Among the others who were part of the delegation were retired Supreme Court judge Asok Kumar Ganguly, rights activist Bolan Gangopadhyay, social activist and writer Miratun Nahar, painter Samir Aich and actor Koushik Sen.

"Soumitra Chattopadhyay and Aparna Sen have fully supported our cause and empathised with our concern. They couldn't come owing to personal problems," Sen said.

The representatives of the Save Democracy Forum said they had told Zaidi that Bengal chief electoral officer Sunil Kumar Gupta should be removed and members of construction materials supply syndicates should be arrested before the next election phase on April 17.

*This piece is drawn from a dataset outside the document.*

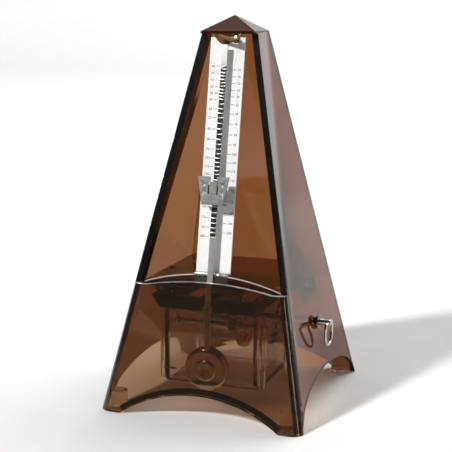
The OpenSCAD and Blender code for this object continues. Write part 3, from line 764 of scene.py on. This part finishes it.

"Anubrata Mondal, Trinamul's Birbhum president, should be arrested to ensure free and fair polls in the district," said Chanchal Chakrabarty, the secretary of the forum.

Later, Ghosh said the members of the forum had highlighted how Trinamul workers were intimidating voters.

"They (the commission's full bench) noted down the points we raised. We highlighted how ruling party cadres were roaming around with weapons, preventing Opposition agents from entering polling booths, and threatening and attacking voters," he told The Telegraph.

"Such incidents need to be stopped immediately. We also complained against the CEO (Gupta). He is a good human being but we feel he is not competent enough to tackle the situation in Bengal," Ghosh added.

The poet said conducting free and fair elections was as much the responsibility of the state administration as it was of the Election Commission.

" Dujoneri dwaittyo (it is the responsibility of both)," Ghosh said.